Member of the Western Australian Legislative Assembly
- In office 8 April 1933 – 15 February 1936
- Preceded by: John Scaddan
- Succeeded by: Harry Shearn

Personal details
- Born: 26 March 1877 Bulimba, Queensland, Australia
- Died: 31 May 1964 (aged 87) Perth, Western Australia, Australia
- Party: Labor
- Spouse: Ethel Gluyas ​ ​(m. 1905; died 1961)​
- Occupation: Bootmaker

= Robert Clothier (politician) =

Australian politician

Robert Ernest Clothier (26 March 1877 – 31 May 1964) was an Australian politician. Born in Queensland, he received a primary education before becoming a bookmaker.
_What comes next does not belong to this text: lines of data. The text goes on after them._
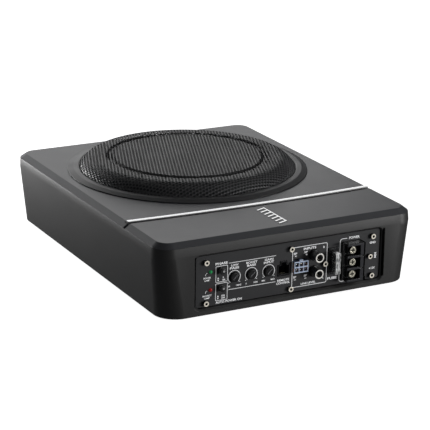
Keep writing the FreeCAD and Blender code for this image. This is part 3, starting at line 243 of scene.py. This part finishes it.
def clear(name, colour, rough, **extra):
    """A glossy tinted lens."""
    s = Shader(name)
    cloud = s.noise(3, 2)
    s.join(s.blend(cloud, shade(colour, 0.93), colour), s.surface.inputs["Base Color"])
    s.join(s.spread(cloud, rough, rough + 0.08), s.surface.inputs["Roughness"])
    s.set(**extra)
    s.bump(s.noise(1.2, 2), 0.01)
    return s.material


def fuse_plastic():
    """Clear plastic with a painted highlight, broken up by cloudy noise, and a painted glow towards the fuse's
    top, except on its left-facing side.
    """
    s = Shader("fuse_clear")
    lit_tip = s.both(s.along(FORWARD, 158.5, 160.5), s.inverse(s.facing((-1, 0, 0))))
    clouds = s.spread(s.noise(1.1, 3, (1, 0.4, 0.25)), 0.0, 1.0, 0.42, 0.6)
    # Near white where the painted highlight falls on the tip.
    s.join(s.blend(s.both(lit_tip, clouds), (0.25, 0.26, 0.26), (0.95, 0.96, 0.95)), s.surface.inputs["Base Color"])
    s.join(s.spread(lit_tip, 0.92, 0.45, 0, 1), s.surface.inputs["Transmission Weight"])
    s.join(s.spread(clouds, 0.08, 0.2, 0, 1), s.surface.inputs["Roughness"])
    s.set(IOR=1.49, Emission_Color=(1, 1, 1, 1))
    # Painted glow on the highlight; the fuse is no lamp.
    s.join(s.spread(s.both(lit_tip, clouds), 0, 0.18, 0, 1), s.surface.inputs["Emission Strength"])
    s.bump(clouds, 0.03)
    return s.material


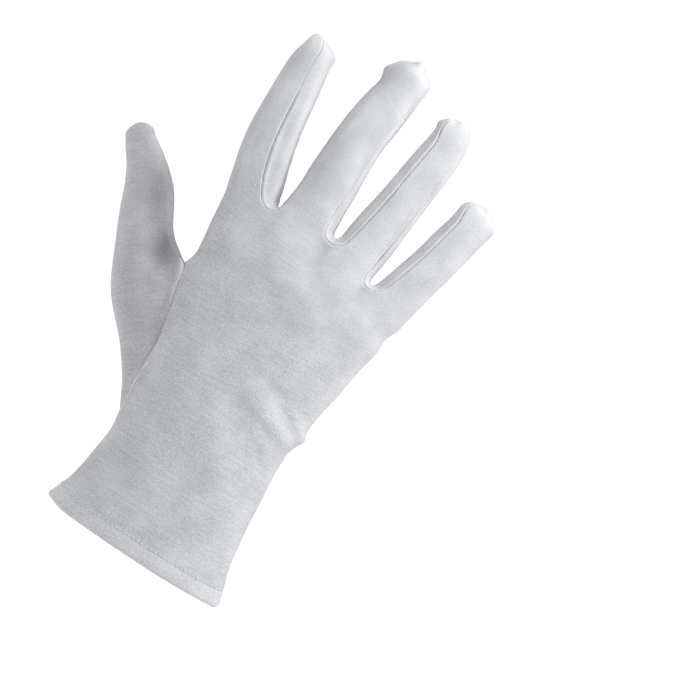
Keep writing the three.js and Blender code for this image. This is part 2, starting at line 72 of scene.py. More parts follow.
# The wall of the solids. The narrow faces across it have edges of just this length.
WALL = 0.001
WALL_TOLERANCE = 0.0000003
SAME_POINT = 0.000001
WIDEST_SEAM_GAP = 0.0006


def pick(*objects):
    bpy.ops.object.select_all(action="DESELECT")
    for one in objects:
        one.select_set(True)
    bpy.context.view_layer.objects.active = objects[0]


def outer_side(name, seen_from):
    side = bpy.data.objects.new(f"{name}_side", frame["nodes"][name].data.copy())
    bpy.context.scene.collection.objects.link(side)
    side.data.materials.clear()
    side.data.materials.append(bpy.data.materials.new(name))
    pick(side)
    bpy.ops.mesh.customdata_custom_splitnormals_clear()
    bpy.ops.object.mode_set(mode="EDIT")
    bpy.ops.mesh.select_mode(type="FACE")
    bpy.ops.mesh.select_all(action="SELECT")
    bpy.ops.mesh.remove_doubles(threshold=SAME_POINT)
    bpy.ops.mesh.select_all(action="DESELECT")
    bpy.ops.object.mode_set(mode="OBJECT")
    points = side.data.vertices
    across_wall = set()
    for edge in side.data.edges:
        length = (points[edge.vertices[0]].co - points[edge.vertices[1]].co).length
        if abs(length - WALL) < WALL_TOLERANCE:
            across_wall.add(tuple(sorted(edge.vertices)))
    for face in side.data.polygons:
        face.select = any(key in across_wall for key in face.edge_keys)
    bpy.ops.object.mode_set(mode="EDIT")
    bpy.ops.mesh.delete(type="FACE")
    bpy.ops.object.mode_set(mode="OBJECT")
    bpy.context.view_layer.update()
    _, _, _, nearest_face = side.closest_point_on_mesh(seen_from)
    side.data.polygons[nearest_face].select = True
    bpy.ops.object.mode_set(mode="EDIT")
    bpy.ops.mesh.select_linked()
    bpy.ops.mesh.select_all(action="INVERT")
    bpy.ops.mesh.delete(type="FACE")
    bpy.ops.mesh.select_all(action="SELECT")
    bpy.ops.mesh.tris_convert_to_quads(face_threshold=math.pi, shape_threshold=math.pi)
    bpy.ops.object.mode_set(mode="OBJECT")
    return side


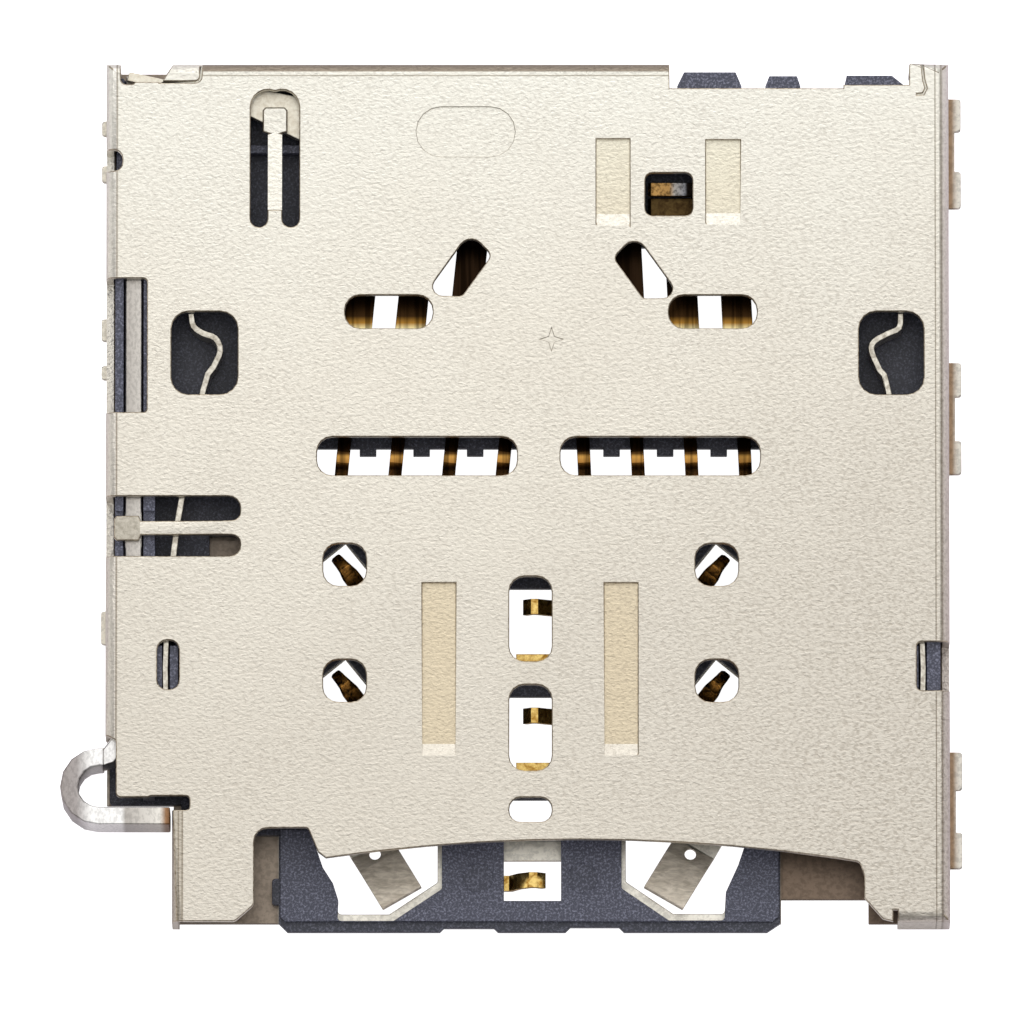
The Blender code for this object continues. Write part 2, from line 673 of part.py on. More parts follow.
def thin_cuts():
    """Sheared lines of the tab beside the back notch, the split in the right ear and the star mark."""
    bm = bmesh.new()
    high = HEIGHT + THROUGH
    slit_left = BACK_NOTCH_X[1] - NOTCH_SLANT - EMBED
    slit_front = BACK_NOTCH_Y + 0.01 * MM
    out = SHELL_BACK + 0.5 * MM
    slit = rounded([
        (slit_left, slit_front, 0),
        (TAB_RIGHT + TAB_SLIT, slit_front, 0.14 * MM),
        (TAB_RIGHT + TAB_SLIT, out, 0),
        (TAB_RIGHT, out, 0),
        (TAB_RIGHT, slit_front + TAB_SLIT, 0.11 * MM),
        (slit_left, slit_front + TAB_SLIT, 0),
    ])
    prism(bm, slit, HEIGHT - TAB_SLIT_DEPTH, high)
    one, other = ribbon([(x * MM, y * MM) for x, y in EAR_SPLIT], EAR_SPLIT_WIDTH)
    prism(bm, one + other[::-1], HEIGHT - SHELL_SHEET / 2, high)
    prism(bm, star_outline(*STAR_MARK), HEIGHT - MARK_DEPTH, high)
    return bm


def pressed_ribs():
    """The sheet that the pressed strips push down, standing proud of the underside."""
    bm = bmesh.new()
    rim = 0.05 * MM
    low = SHELL_UNDER - PRESS_DEPTH
    for left, right, front, back in PRESSED_STRIPS:
        box(bm, left - rim, right + rim, front, back + rim, low, SHELL_UNDER + EMBED)
    return bm


def spring_finger(bm, length, head_height, turn, place):
    """Finger of the sheet, bent down to press on the piece below."""
    flat = HEIGHT - SHELL_SHEET / 2
    thin = SHELL_SHEET - 0.01 * MM
    width = FINGER_WIDTH - 0.01 * MM
    neck = length - FINGER_HEAD
    path = (
        (-0.30 * MM, flat, width),
        (FINGER_NECK * 0.8, flat, width),
        (neck, head_height, width),
        (neck + 0.04 * MM, head_height, 1.7 * FINGER_WIDTH),
        (length - 0.06 * MM, head_height, 1.7 * FINGER_WIDTH),
        (length, head_height, 1.3 * FINGER_WIDTH),
    )
    made = bent_strip(bm, path, thin)
    turned = Matrix.Translation(place) @ Matrix.Rotation(turn, 4, "Z")
    bmesh.ops.transform(bm, matrix=turned, verts=made)


def make_shell(surface, parent):
    """Folded cover of thin sheet with its windows, pressed strips and two spring fingers."""
    shell = piece("shell", shell_block(), surface, parent)
    shape(shell, tool("shell_cavity", shell_cavity()), "DIFFERENCE")
    shape(shell, tool("shell_ribs", pressed_ribs()), "UNION")
    shape(shell, tool("shell_thin_cuts", thin_cuts()), "DIFFERENCE")
    shape(shell, tool("shell_marks", marks()), "DIFFERENCE")
    openings = bmesh.new()
    top_windows(openings)
    edge_cuts(openings)
    shape(shell, tool("shell_openings", openings), "DIFFERENCE")
    fingers = bmesh.new()
    length = BACK_FINGER_TIP - BACK_FINGER_Y[0]
    head = LEVER_HIGH + STACK_GAP + SHELL_SHEET / 2
    spring_finger(fingers, length, head, math.radians(90), (BACK_FINGER_X, BACK_FINGER_Y[0], 0))
    length = SIDE_FINGER_X - SIDE_FINGER_TIP
    head = ROD_HIGH + STACK_GAP + SHELL_SHEET / 2
    spring_finger(fingers, length, head, math.radians(180), (SIDE_FINGER_X, SIDE_FINGER_Y, 0))
    shape(shell, tool("shell_fingers", fingers), "UNION")


def front_opening(side, ledge=0.0):
    """One of the two openings in the front bar; the frame leaves a ledge at its front."""
    if side < 0:
        corners = (
            (-4.20 * MM, -6.60 * MM - ledge, 0),
            (-3.87 * MM, -7.58 * MM, 0),
            (-3.66 * MM, -7.91 * MM, 0),
            (-3.55 * MM, -8.26 * MM, 0),
            (-3.57 * MM, -8.685 * MM + ledge, 0.08 * MM),
            (-2.42 * MM - ledge / 2, -8.685 * MM + ledge, 0.05 * MM),
            (-1.43 * MM - ledge / 2, -8.025 * MM + ledge, 0.05 * MM),
            (-1.43 * MM - ledge / 2, -6.60 * MM - ledge, 0),
        )
    else:
        corners = (
            (2.25 * MM + ledge / 2, -6.60 * MM - ledge, 0),
            (2.25 * MM + ledge / 2, -8.01 * MM + ledge, 0.05 * MM),
            (3.22 * MM + ledge / 2, -8.675 * MM + ledge, 0.05 * MM),
            (4.36 * MM, -8.675 * MM + ledge, 0.08 * MM),
            (4.385 * MM, -8.09 * MM, 0),
            (4.64 * MM, -7.53 * MM, 0),
            (4.95 * MM, -6.60 * MM - ledge, 0),
        )
    return rounded(corners)


def sim_opening(side, row, margin):
    """Opening beside one sim card finger, wide on its outer side."""
    corners = (
        (-SIM_ROOT - 0.09 * MM - margin, -0.42 * MM - margin),
        (0.50 * MM + margin, -0.42 * MM - margin),
        (0.50 * MM + margin, 0.70 * MM + margin),
        (-SIM_ROOT - 0.09 * MM - margin, 0.70 * MM + margin),
    )
    heading = math.pi - SIM_LEAN
    x = SIM_MIDDLE_X + side * SIM_COLUMN_PITCH / 2
    y = SIM_FIRST_Y - row * SIM_ROW_PITCH
    points = []
    for along, across in corners:
        spot = Matrix.Rotation(heading, 2) @ Vector((along, across))
        points.append(Vector((x - side * spot.x, y + spot.y)))
    return points if side < 0 else points[::-1]


def comb_opening(first_x):
    """Opening under four contact tips, with a tooth of plastic between neighbours."""
    front = TIP_WINDOW_Y[0] - 0.25 * MM
    back = TIP_WINDOW_Y[1] - 0.08 * MM
    tooth = 0.15 * MM
    half = 0.17 * MM
    left = first_x - 0.55 * MM
    right = first_x + 3 * ROW_PITCH + 0.45 * MM
    points = [(left, front), (right, front), (right, back)]
    for gap in (2, 1, 0):
        middle = first_x + (gap + 0.5) * ROW_PITCH
        points += [(middle + half, back), (middle + half, back - tooth)]
        points += [(middle - half, back - tooth), (middle - half, back)]
    points.append((left, back))
    return points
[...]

Moving to Perth, Western Australia, he became a foreman at a boot factory and secretary of the Bootmakers' Union. In 1933 he was elected to the Western Australian Legislative Assembly as the Labor member for Maylands, holding the seat until 1936. In 1937, he was elected to the Australian Senate as a Labor Senator for Western Australia. He was defeated in 1949 after he was demoted on the ticket to make way for union secretary Don Willesee. Clothier died in 1964.

==Early life==
Clothier was born on 26 March 1877 in Bulimba, Queensland, the son of Clara (née Pashew) and Frederick Robert Clothier. His father, born in Glasgow, was a stonemason.

Clothier grew up in Brisbane, attending a state school in Coorparoo. He served an apprenticeship with a Danish bootmaker and later worked in Edward Thomas Neighbour's boot factory in Fortitude Valley, where his supervisor was his future Senate colleague Joe Collings. Clothier moved to Western Australia in 1904, attracted by better economic conditions. He took up a selection and farmed wheat for a period, but subsequently returned to Perth where he became the foreman of the Berryman & Co. boot factory and secretary of the Bootmakers' Union.

==State politics==
Clothier was elected to the Western Australian Legislative Assembly at the 1933 state election, defeating incumbent Nationalist state government minister and former ALP premier John Scaddan. He was defeated after a single term at the 1936 election, losing to independent candidate Harry Hearn.

==Federal politics==
At the 1937 federal election, Clothier was elected to a six-year Senate term beginning on 1 July 1938. Senate along with two other ALP candidates, James Cunningham and James Fraser.

==Personal life==
Clothier married Ethel Gluyas in 1905, with whom he had a son and a daughter. He was widowed in 1961, and was also predeceased by his son. He died at Royal Perth Hospital on 31 May 1964 and was cremated at Karrakatta Cemetery.